I can focus on books for almost five years straight and be able to see myself still ride-or-die committed to those same books five years (maybe ten years) after the fact. I can’t maintain an author platform, but I can still become an author…but, will anyone ever see my books if I can’t maintain a platform? No matter how good my advertising will be for the actual books, will I really have the loyal readership needed to make Books 2 – 12 sell after Book 1 has been finished? What if I’m just not good enough…
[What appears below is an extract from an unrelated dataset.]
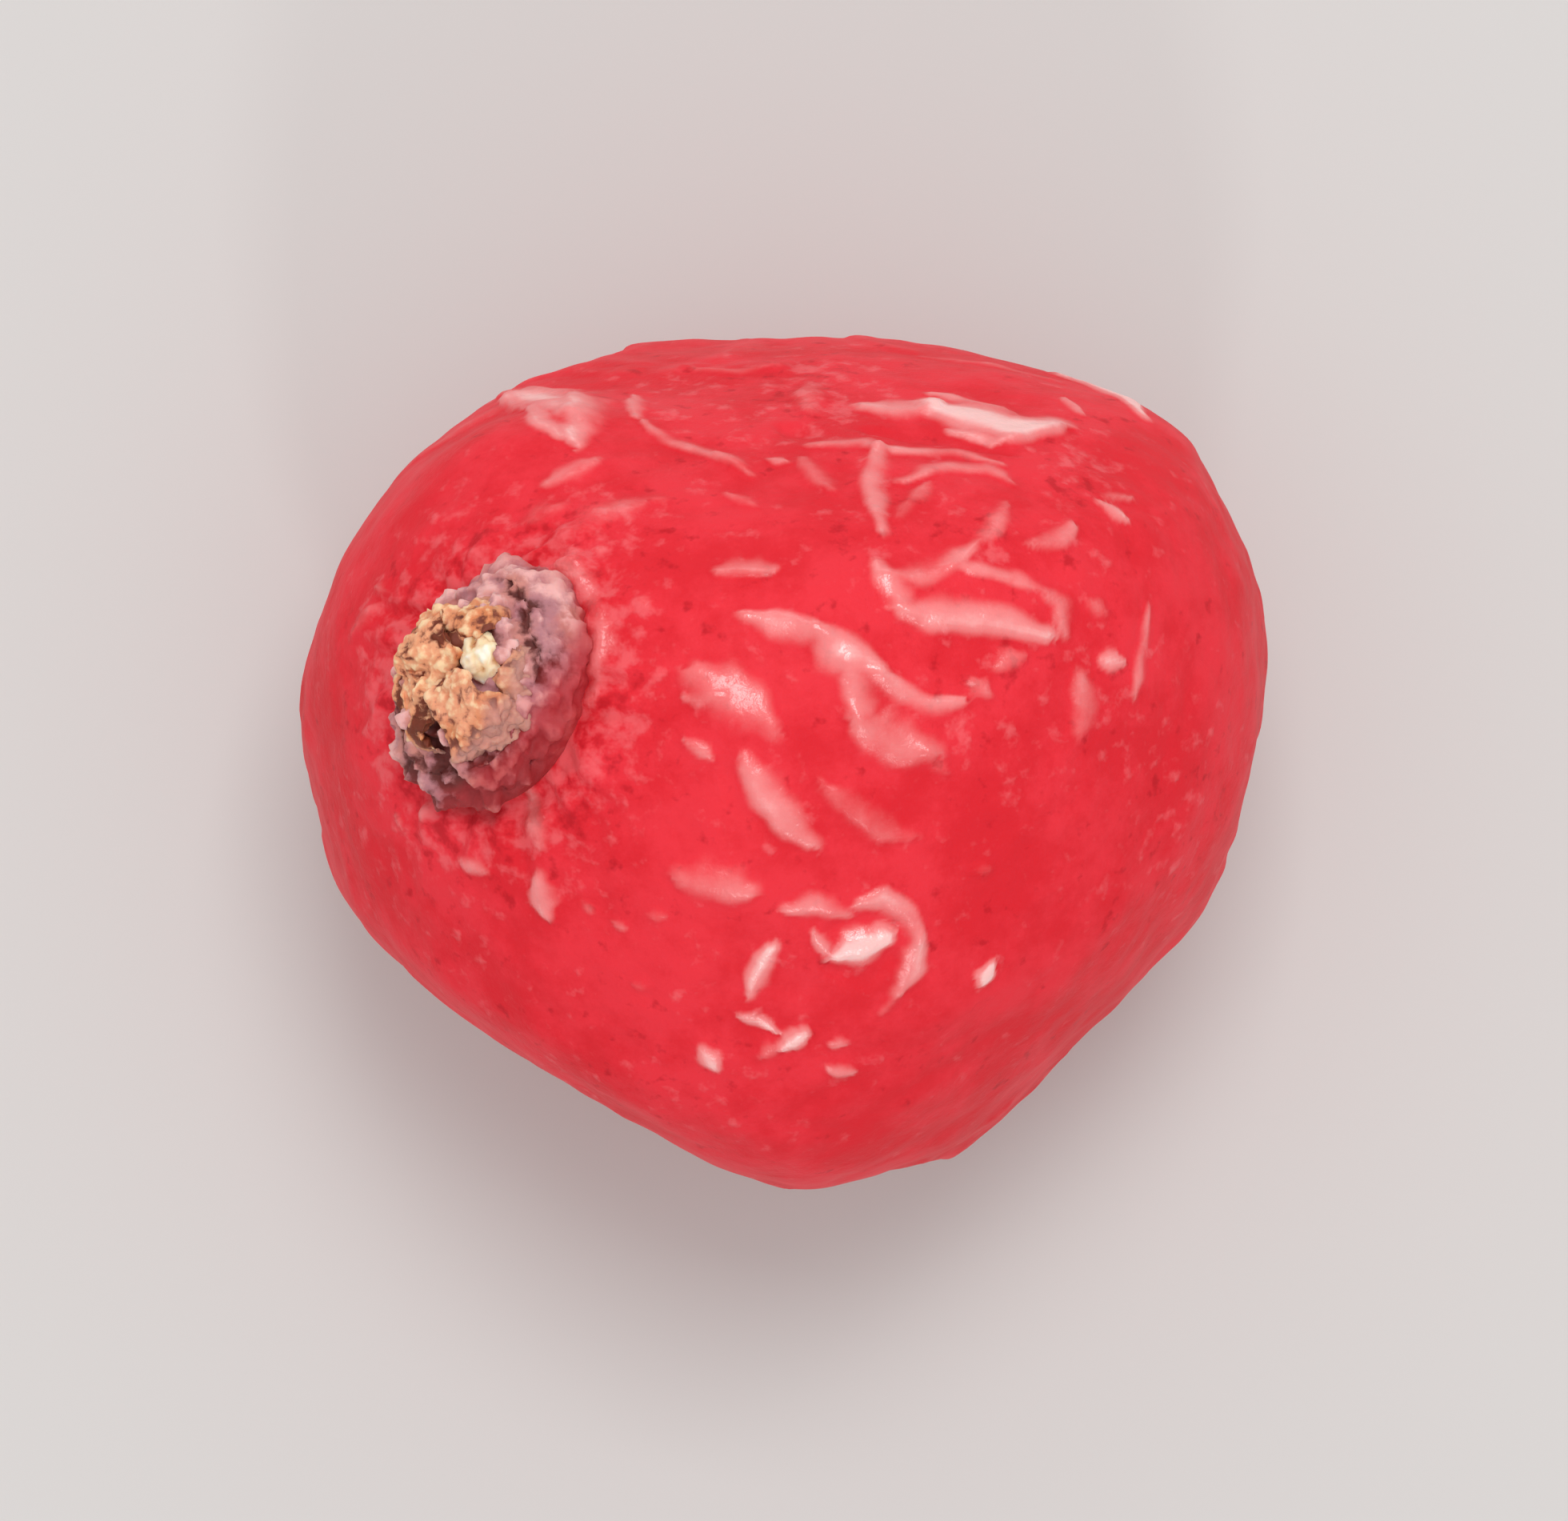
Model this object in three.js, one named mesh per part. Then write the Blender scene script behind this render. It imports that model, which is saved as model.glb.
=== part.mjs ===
// Freeze-dried redcurrant, lying on a small flat spot. Millimetres, +Z up.
// The berry dried as one piece of skin, pulp and seeds. The withered flower still sits on its end:
// a cup, the stubs of its five sepals folded in over it, and the style in the middle.
import * as THREE from 'three';
import { mergeVertices } from 'three/addons/utils/BufferGeometryUtils.js';

// Driving dimensions of the berry, from the middle of its pulp.
const PULP = { x: 4.44, y: 4.61, z: 4.2 }; // half-axes of the round pulp
const TAPER = 0.23; // how much wider the pulp is at its +Y end than in the middle
const TAPER_UP = 0.115; // how much taller it is there
const SKEW = 0.11; // how far that end is pushed towards +X
const FLATS = [
  // sides pressed flat against neighbours: degrees round, degrees up, distance from the middle
  { azimuth: 91, elevation: 20, reach: 3.74 },
  { azimuth: 245, elevation: -10, reach: 3.6 },
  { azimuth: 306, elevation: 8, reach: 4.31 },
  { azimuth: 143, elevation: -5, reach: 4.93 },
];
const FLAT_EDGE = 1.6; // width of the rounding round each flat
// a blunt corner pushed out between two neighbours
const CORNER = { azimuth: 127, elevation: 24, radius: 0.9, height: 0.26 };
const SWELL = 0.05; // height of the slow waves in the shrunken skin
const WAVES = [
  // waves round the berry: crests along each axis, phase, share of the height
  { x: 3, y: 5, z: 0, phase: 1, share: 0.4 },
  { x: -2, y: 1, z: 4, phase: 0, share: 0.3 },
  { x: 0, y: 6, z: -4, phase: 2, share: 0.3 },
];
const REST_HEIGHT = 3.95; // middle of the pulp above the flat spot
const SKIN_DETAIL = 13; // each edge of the starting icosahedron is cut into one more than this
const HALVINGS = 30; // of the search for the skin along a ray
const WELD = 1e-4; // corners closer than this are one corner

// The withered flower, on the end away from the stem.
const FLOWER_AZIMUTH = 164;
const FLOWER_ELEVATION = 50;
const SEAT_DEPTH = 0.17; // how deep the flower's flat seat is let into the berry
const GAP = 0.03; // between one piece and the next
const CUP = { footRadius: 1.12, rimRadius: 0.86, mouthRadius: 0.6, height: 0.42, floor: 0.2 };
const CUP_WALL = { lipHeight: 0.1, drawnIn: 0.04, waistHeight: 0.25, undercut: 0.08 };
const SEPAL_LENGTHS = [0.4, 0.52, 0.6, 0.62, 0.6]; // each sepal's length, one after another round the cup
const SEPAL = { width: 0.6, thickness: 0.18, lean: 50, overhang: 0.35, cupping: 0.3 };
const SEPAL_STEPS = { round: 12, along: 8 };
const STYLE = { footRadius: 0.14, tipRadius: 0.17, height: 0.5, offX: 0.32, offY: 0.16 };
const LATHE_STEPS = 24;

// The scar where the stem broke off, opposite the flower.
const SCAR = { radius: 0.5, height: 0.12 };

const skinFinish = new THREE.MeshStandardMaterial({ color: '#cf2229', roughness: 0.35, metalness: 0 });
const cupFinish = new THREE.MeshStandardMaterial({ color: '#7a5a58', roughness: 0.9, metalness: 0 });
const sepalFinish = new THREE.MeshStandardMaterial({ color: '#c08a5c', roughness: 0.9, metalness: 0 });
const styleFinish = new THREE.MeshStandardMaterial({ color: '#e6cf9a', roughness: 0.8, metalness: 0 });

/** Unit vector a number of degrees round from +X and up from level. */
function direction(azimuth, elevation) {
  const polar = THREE.MathUtils.degToRad(90 - elevation);
  const round = THREE.MathUtils.degToRad(azimuth);
  return new THREE.Vector3(
    Math.sin(polar) * Math.cos(round),
    Math.sin(polar) * Math.sin(round),
    Math.cos(polar),
  );
}

const FLOWER_AXIS = direction(FLOWER_AZIMUTH, FLOWER_ELEVATION);
const CORNER_AXIS = direction(CORNER.azimuth, CORNER.elevation);

/** Whether a point lies in the round, tapered pulp. */
function inPulp(point) {
  const y = point.y / PULP.y;
  const x = (point.x - SKEW * y) / (PULP.x * (1 + TAPER * y));
  const z = point.z / (PULP.z * (1 + TAPER_UP * y));
  return x * x + y * y + z * z < 1;
}

/** Distance from the middle to the edge of the round pulp, along a unit vector. */
function roundReach(ray) {
  let inside = 0;
  let outside = 2 * PULP.y;
  for (let halving = 0; halving < HALVINGS; halving += 1) {
    const halfway = (inside + outside) / 2;
    if (inPulp(ray.clone().multiplyScalar(halfway))) {
      inside = halfway;
    } else {
      outside = halfway;
    }
  }
  return inside;
}

/** The smaller of two lengths, with a rounded change from one to the other. */
function roundedMin(a, b, width) {
  const overlap = Math.max(width - Math.abs(a - b), 0) / width;
  return Math.min(a, b) - (overlap * overlap * width) / 4;
}

/** Distance from the middle to the pulp with its pressed sides, along a unit vector. */
function pulpReach(ray) {
  let reach = roundReach(ray);
  for (const flat of FLATS) {
    const facing = ray.dot(direction(flat.azimuth, flat.elevation));
    if (facing > 0) {
      reach = roundedMin(reach, flat.reach / facing, FLAT_EDGE);
    }
  }
  return reach;
}

/** Slow waves in the skin, from -1 to 1. */
function swell(ray) {
  let sum = 0;
  for (const wave of WAVES) {
    sum += wave.share * Math.sin(wave.x * ray.x + wave.y * ray.y + wave.z * ray.z + wave.phase);
  }
  return sum;
}

/** Height of a rounded bump on the skin, at a distance from the line through its top. */
function bump({ radius, height }, distance) {
  return height * Math.exp(-((distance / radius) ** 2));
}

const SEAT_REACH = pulpReach(FLOWER_AXIS) - SEAT_DEPTH;

/** Distance from the middle to the skin, with its waves, its corner, the stem scar and the seat. */
function skinReach(ray) {
  const smooth = pulpReach(ray);
  const alongFlower = ray.dot(FLOWER_AXIS);
  const alongCorner = ray.dot(CORNER_AXIS);
  let reach = smooth - SWELL * (1 + swell(ray)) / 2;
  if (alongCorner > 0) {
    reach += bump(CORNER, smooth * Math.sqrt(1 - alongCorner ** 2));
  }
  if (alongFlower < 0) {
    reach += bump(SCAR, smooth * Math.sqrt(1 - alongFlower ** 2));
  }
  if (alongFlower > 0) {
    reach = Math.min(reach, SEAT_REACH / alongFlower);
  }
  return reach;
}

/** The whole berry as one solid, flat where it rests. */
function berryGeometry() {
  const geometry = new THREE.IcosahedronGeometry(1, SKIN_DETAIL);
  const position = geometry.attributes.position;
  const ray = new THREE.Vector3();
  for (let i = 0; i < position.count; i += 1) {
    ray.fromBufferAttribute(position, i).normalize();
    ray.multiplyScalar(skinReach(ray));
    position.setXYZ(i, ray.x, ray.y, Math.max(ray.z, -REST_HEIGHT));
  }
  geometry.deleteAttribute('normal');
  geometry.deleteAttribute('uv');
  const closed = mergeVertices(geometry, WELD);
  closed.computeVertexNormals();
  return closed;
}

/** A turned shape about +Z, from its outline as [radius, height] pairs. */
function turned(outline) {
  const points = outline.map(([radius, height]) => new THREE.Vector2(radius, height));
  return new THREE.LatheGeometry(points, LATHE_STEPS).rotateX(Math.PI / 2);
}

/** The withered flower's cup: flared foot, drawn-in rim, shallow hollow. */
function cupGeometry() {
  const waist = (CUP.footRadius + CUP.rimRadius) / 2 - CUP_WALL.drawnIn;
  return turned([
    [0, 0],
    [CUP.footRadius, 0],
    [CUP.footRadius - CUP_WALL.drawnIn, CUP_WALL.lipHeight],
    [waist, CUP_WALL.waistHeight],
    [CUP.rimRadius, CUP.height],
    [CUP.mouthRadius, CUP.height],
    [CUP.mouthRadius - CUP_WALL.undercut, CUP.floor],
    [0, CUP.floor],
  ]);
}

/** The stub of the style, with a thicker, rounded tip. */
function styleGeometry() {
  const shoulder = STYLE.height - STYLE.tipRadius;
  return turned([
    [0, 0],
    [STYLE.footRadius, 0],
    [STYLE.tipRadius, shoulder],
    [Math.SQRT1_2 * STYLE.tipRadius, shoulder + Math.SQRT1_2 * STYLE.tipRadius],
    [0, STYLE.height],
  ]);
}

/** A shrivelled sepal stub: a flattened pod, cupped towards the flower's middle. */
function sepalGeometry(length) {
  const geometry = new THREE.SphereGeometry(0.5, SEPAL_STEPS.round, SEPAL_STEPS.along);
  geometry.scale(SEPAL.thickness, SEPAL.width, length);
  const position = geometry.attributes.position;
  for (let i = 0; i < position.count; i += 1) {
    const across = position.getY(i) / SEPAL.width;
    position.setX(i, position.getX(i) - SEPAL.cupping * across ** 2);
  }
  return geometry;
}

/** Adds a named piece to a group. */
function addPiece(group, name, geometry, material) {
  const piece = new THREE.Mesh(geometry, material);
  piece.name = name;
  group.add(piece);
  return piece;
}

const redcurrant = new THREE.Group();
addPiece(redcurrant, 'berry', berryGeometry(), skinFinish);

const flower = new THREE.Group();
flower.position.copy(FLOWER_AXIS).multiplyScalar(SEAT_REACH + GAP);
flower.quaternion.setFromUnitVectors(new THREE.Vector3(0, 0, 1), FLOWER_AXIS);
redcurrant.add(flower);

addPiece(flower, 'flower_cup', cupGeometry(), cupFinish);
const style = addPiece(flower, 'style_stub', styleGeometry(), styleFinish);
style.position.set(STYLE.offX, STYLE.offY, CUP.floor + GAP);

// Each sepal stub stands with its foot on the rim and its tip over the hollow.
const lean = THREE.MathUtils.degToRad(SEPAL.lean);
const rimMiddle = (CUP.rimRadius + CUP.mouthRadius) / 2;
SEPAL_LENGTHS.forEach((length, i) => {
  const radius = rimMiddle - SEPAL.overhang * length * Math.sin(lean);
  const lift = (length * Math.cos(lean) + SEPAL.thickness * Math.sin(lean)) / 2;
  const spoke = new THREE.Group();
  spoke.rotation.z = (i / SEPAL_LENGTHS.length) * 2 * Math.PI;
  flower.add(spoke);
  const sepal = addPiece(spoke, `sepal_${i + 1}`, sepalGeometry(length), sepalFinish);
  sepal.position.set(radius, 0, CUP.height + lift);
  sepal.rotation.y = -lean;
});

// The part's origin is under the middle of its box, on the surface it rests on.
const box = new THREE.Box3().setFromObject(redcurrant, true);
const middle = box.getCenter(new THREE.Vector3());
redcurrant.position.set(-middle.x, -middle.y, -box.min.z);

export default redcurrant;
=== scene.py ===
"""A freeze-dried redcurrant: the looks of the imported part, built round its fixed frame.

The berry is sculpted from a cube rounded into a ball, in millimetres from the middle of its pulp, and
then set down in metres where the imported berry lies. The withered flower on its end is made piece by
piece in the flower's own frame: a cup, five shrivelled sepals and the nub of the style.
"""

import logging
import math
from dataclasses import dataclass, field
from enum import Enum

import bmesh
import bpy
import numpy as np
from mathutils import Matrix, Vector, noise
from mathutils.bvhtree import BVHTree


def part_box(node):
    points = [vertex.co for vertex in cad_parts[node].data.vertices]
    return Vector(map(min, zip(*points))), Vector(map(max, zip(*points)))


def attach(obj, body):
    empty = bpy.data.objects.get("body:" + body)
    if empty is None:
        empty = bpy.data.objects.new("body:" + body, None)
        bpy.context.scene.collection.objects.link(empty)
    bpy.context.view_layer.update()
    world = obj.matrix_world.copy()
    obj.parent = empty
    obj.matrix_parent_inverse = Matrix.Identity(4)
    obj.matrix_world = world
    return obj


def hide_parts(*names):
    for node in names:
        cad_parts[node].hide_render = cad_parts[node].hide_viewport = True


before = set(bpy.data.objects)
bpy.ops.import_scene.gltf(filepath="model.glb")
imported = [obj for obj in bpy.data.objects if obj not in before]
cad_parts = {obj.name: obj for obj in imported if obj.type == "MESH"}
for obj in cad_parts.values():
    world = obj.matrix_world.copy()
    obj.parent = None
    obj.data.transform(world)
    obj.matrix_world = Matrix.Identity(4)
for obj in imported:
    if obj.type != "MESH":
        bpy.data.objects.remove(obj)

LOG = logging.getLogger("redcurrant")
MM = 0.001  # metres in a millimetre
FAR = 1e3  # millimetres, further than anything on the berry
SEED = 7  # of every random draw
BODY = "root"  # the one body of a part with no joints
FLOWER_SIDE = (164, 50)  # degrees round from +X and up from level that the flower points
FLOWER_SINK = 0.14  # millimetres that the flower's foot sits below the smooth skin


def linear(colour: str) -> tuple[float, float, float, float]:
    """Turns an sRGB hex colour into linear light.

    Args:
        colour: six hex digits after a hash.

    Returns:
        Red, green, blue and an alpha of 1.
    """
    parts = [int(colour[i:i + 2], 16) / 255 for i in (1, 3, 5)]
    light = [p / 12.92 if p <= 0.04045 else ((p + 0.055) / 1.055) ** 2.4 for p in parts]
    return (*light, 1.0)


def direction(azimuth: float, elevation: float) -> np.ndarray:
    """Unit vector a number of degrees round from +X and up from level."""
    a, e = math.radians(azimuth), math.radians(elevation)
    return np.array([math.cos(e) * math.cos(a), math.cos(e) * math.sin(a), math.sin(e)])


def from_axis(points: np.ndarray, axis: np.ndarray) -> np.ndarray:
    """Distance of each point from a line that runs one way out of the pulp's middle.

    Args:
        points: places from the middle of the pulp, one a row.
        axis: unit vector along the line.

    Returns:
        Millimetres for each point, or FAR on the other side of the middle.
    """
    along = points @ axis
    gap = np.linalg.norm(points - along[:, None] * axis, axis=1)
    return np.where(along > 0, gap, FAR)


def smooth(low: float, high: float, value: np.ndarray) -> np.ndarray:
    """Rises gently from 0 at low to 1 at high."""
    t = np.clip((value - low) / (high - low), 0.0, 1.0)
    return t * t * (3 - 2 * t)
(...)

Part 42 of Writer Has An Existential Crisis:
For those of you not in the know, there is no “Writer Has An Existential Crisis” series of blogs on this website, I just have a tendency to slip into existential crises when I think too hard about how poorly managed my platform is and how I feel doomed to failure. It’s weird that I feel that way, because I regularly talk and act as if I’m already this big name author (whatever that means, most famous authors aren’t even “famous”) or at least I’ll become one in the next decade. I can’t be both a soon-to-be-recognized genius and a scatterbrained fool who really shouldn’t be allowed to make big plans that don’t involve my cat, my day job, and/or the writing/editing part of being an author. I’m just being hard on myself because my self-esteem fluctuates just like anyone else’s.
I don’t like how trying to build a platform is going and I don’t want to keep trying right now. This will be the only blog post for this month, I am too out of sorts to try and write another one. I’m sorry 😔. You’ll definitely hear from me when the books come out and probably sporadically before then, but I cannot maintain this thing with where I am today.
Goodbye for now, it was nice knowing you.